There are several types of retirement plans an employer can choose. Among the most common are pension and 401(k).

Pension Plans

A traditional pension plan provides a defined benefit in the form of a promised compensation for life, once a participant retires. The benefit of a pension plan typically depends on the recipient's age, earnings, and years of service.

401(k) Plans

According to IRS Notice 2002-4, 401(k) plans are tax-qualified under the Internal Revenue Code, Section 401. Benefits accrue in an ERISA-protected trust through credits to individual accounts in the name of each participant.
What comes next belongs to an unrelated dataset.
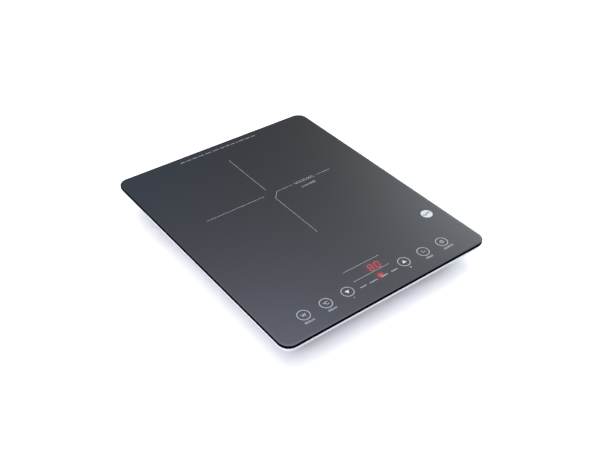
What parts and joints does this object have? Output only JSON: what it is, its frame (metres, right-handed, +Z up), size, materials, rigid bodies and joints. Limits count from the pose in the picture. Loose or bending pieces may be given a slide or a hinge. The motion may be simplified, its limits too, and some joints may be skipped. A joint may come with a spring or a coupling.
{
  "type": "induction cooktop",
  "caption": "Slim portable electric induction cooktop: black glass plate with one printed cooking zone and touch keys, on a white case that holds the coil, boards and fan.",
  "frame": {"origin": "on the worktop under the middle of the glass plate", "axes": "+Z up, +X to the right, +Y to the back, away from the touch keys"},
  "size_m": [0.29, 0.356, 0.04],
  "materials": {
    "black_glass": "polished black glass-ceramic, opaque",
    "light_print": "fired-on print, satin",
    "silicone": "cured silicone adhesive",
    "white_plastic": "moulded white plastic, satin",
    "foot_rubber": "matt rubber",
    "screw_steel": "zinc-plated steel",
    "black_plastic": "glass-filled moulded plastic, matt",
    "mica": "pressed mica, satin",
    "copper_litz": "enamelled copper wire",
    "ferrite": "sintered ferrite, matt",
    "sensor_ceramic": "alumina, satin",
    "spring_steel": "bright spring steel",
    "white_wire": "silicone-insulated wire",
    "brown_wire": "heat-proof wire insulation",
    "red_wire": "wire insulation",
    "brass": "plain brass",
    "board_green": "circuit board with solder mask",
    "aluminium": "extruded aluminium",
    "device_black": "moulded epoxy",
    "capacitor_red": "film capacitor case",
    "capacitor_yellow": "film capacitor case",
    "choke_core": "coated ferrite",
    "transformer_tape": "polyester tape over ferrite",
    "capacitor_blue": "sleeved aluminium can",
    "fuse_glass": "glass tube with plated caps",
    "varistor_blue": "epoxy-dipped ceramic",
    "white_nylon": "nylon",
    "stator_iron": "laminated iron",
    "display_black": "filled display block",
    "indicator_red": "light-emitting diode package",
    "grey_ribbon": "flat cable insulation"
  },
  "bodies": {
    "root": {"glass_plate": "black_glass", "printed_marks": "light_print", "seal_bead": "silicone", "upper_frame": "white_plastic", "base_shell": "white_plastic", "rubber_feet": "foot_rubber", "case_screws": "screw_steel", "cord_gland": "black_plastic", "mica_sheet": "mica", "coil_carrier": "black_plastic", "coil_winding": "copper_litz", "ferrite_bars": "ferrite", "coil_screws": "screw_steel", "glass_sensor": "sensor_ceramic", "sensor_spring": "spring_steel", "sensor_lead": "white_wire", "coil_terminals": "brass", "main_board": "board_green", "heatsink": "aluminium", "power_transistor": "device_black", "bridge_rectifier": "device_black", "device_screws": "screw_steel", "resonant_capacitor": "capacitor_red", "smoothing_capacitor": "capacitor_red", "interference_capacitor": "capacitor_yellow", "line_choke_core": "choke_core", "line_choke_winding": "copper_litz", "small_transformer": "transformer_tape", "electrolytic_capacitors": "capacitor_blue", "fuse": "fuse_glass", "fuse_clips": "screw_steel", "varistor": "varistor_blue", "control_chip": "device_black", "mains_terminals": "white_nylon", "mains_leads": "brown_wire", "mains_terminal_block": "white_nylon", "board_connectors": "white_nylon", "board_screws": "screw_steel", "fan_frame": "black_plastic", "fan_stator": "stator_iron", "fan_windings": "copper_litz", "fan_screws": "screw_steel", "fan_lead": "red_wire", "control_board": "board_green", "touch_springs": "spring_steel", "display_module": "display_black", "indicator_lights": "indicator_red", "light_box": "device_black", "buzzer": "device_black", "touch_chip": "device_black", "ribbon_cable": "grey_ribbon", "control_screws": "screw_steel"},
    "fan_rotor": {"fan_impeller": "black_plastic", "fan_magnet": "ferrite", "fan_shaft": "spring_steel"}
  },
  "joints": [
    {"name": "fan_spin", "type": "hinge", "parent": "root", "child": "fan_rotor", "pos_m": [0.08, -0.087, 0.0164], "axis": [0, 0, 1], "continuous": true}
  ]
}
Types of contributions an employer can permit include:

  • 401(k) contributions employees usually make through salary-reduction elections, thereby deferring income tax up to the maximum amount allowed by the IRS.
  • After-tax contributions employees can also make on a voluntary basis through salary-reduction elections (earnings are tax-deferred).
  • Contributions that match all or part of an employee's 401(k) after-tax contributions according to a formula an employer can determine on a discretionary basis.
  • Profit-sharing contributions an employer can make either according to a fixed formula or on a discretionary basis at year's-end.

Whether contributions are made by the employer or employee, the deduction limit for total annual plan contributions is 15 percent of covered compensation on an aggregate basis for all plan participants (this limit is lower than the 25 percent limit for money purchase pension plans). ERISA's quarterly funding requirements are not applicable.

In-service withdrawals and plan loans are allowed, but 401(k) deferrals are not permitted to be distributed during one's period of employment, unless an employee demonstrates a hardship. When terminating employment, the 401(k) participant usually has the right to decide between taking a lump sum or installment distribution.